What I see is exactly the opposite. We are supposed to unquestioningly accept what anonymous sources from intelligence agencies tell us, and the press passes that off as journalism. It is the job of journalists to question, to be skeptical and to dig for the truth. What I am witnessing bears no resemblance to that. It has all the hallmarks of propaganda, how can you call it anything else? And yet American media smugly point out the flaws of the Russian media as though it were acting out the Biblical parable of the speck and the beam. The difference between Russian media and American media is that Russia shares American media with its citizens in order to show just how absurd it’s become. When was the last time American media has done likewise?
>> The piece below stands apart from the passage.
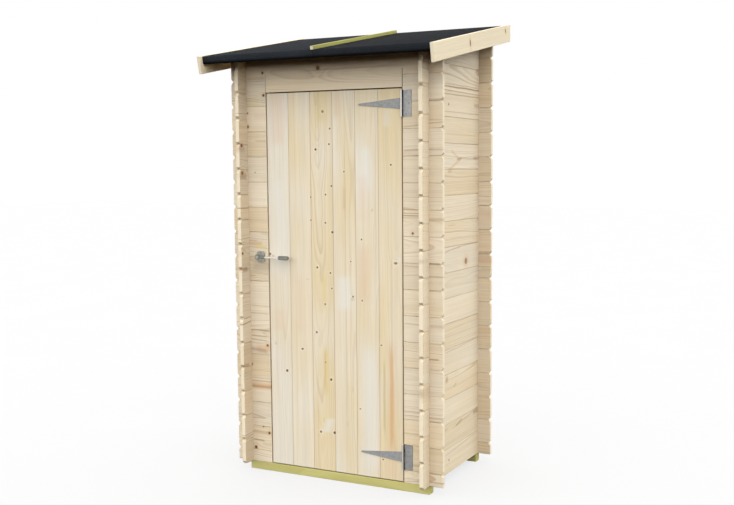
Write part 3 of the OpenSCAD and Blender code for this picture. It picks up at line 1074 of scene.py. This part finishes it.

I’m going to make a suggestion to you, and you will at first find it ridiculous. Then I will give you my reason for it and if you find anything ridiculous in it, please share. My suggestion to you is that you watch RT. I don’t suggest that it has no bias, it is just infinitely more intelligent than any other news source you will likely encounter in the United States. Why is that? Because here we have been busy purging our media of anyone who has objected to either war or the propaganda required to make a country go to war. On what television station, newspaper, or radio program can you hear the thoughts of any of the prominent politicians and journalists who opposed either the Iraq War or the justifications used to support it? Phil Donahue, Chris Hedges, Jesse Ventura, Greg Palast, Pat Buchanan, Dennis Kucinich, Noam Chomsky, and many others. They have been purged from our media in a way that would make Joseph Stalin blush. They were the ones who got the story right, who should have been lauded and promoted, instead they have been silenced and marginalized. So where does one go to hear from those who have been banished from U.S. media for the crime of being right? RT. Meanwhile, those who got the story absolutely wrong are now pushing the Russian narrative with all the certainty and bullying they once used to push the Iraq War. Does anyone remember how Joe Scarborough was trying to get to the right on Bill O’Reilly on the issue? Does anyone remember the conservative Arianna Huffington’s appearances on FOX News? Does anyone care that the same think tank operatives that pushed for the Iraq War are now pushing for unfriendly relations with Russia?

What frightens me the most (besides nuclear war, of course) is that the mainstream media that gets every story wrong is in lockstep with those in the government who wish to silence independent journalists who dare ask questions of the official narrative. The brightest and most questioning minds of the day are being subjected to censorship on many levels, especially if they happen to express an anti-corporate or anti-militaristic viewpoint. The media is not simply dead, it is undead, and its only drive is to suck the brains from the skulls of the living. It is an active agent for oppressing the American people and, by extension, the world. A new media must arise that relies on journalists with integrity and a track record of investigation rather than propaganda. Sure, there are a lot of fake stories being pushed out there, but if you allow honest and open debate, the trustworthy will in time make reputations for themselves that will set them apart. But they will never be the big-name multi-million dollar salaried individuals working for mega-corporations we have now. Nobody makes $30,000 a day telling the truth.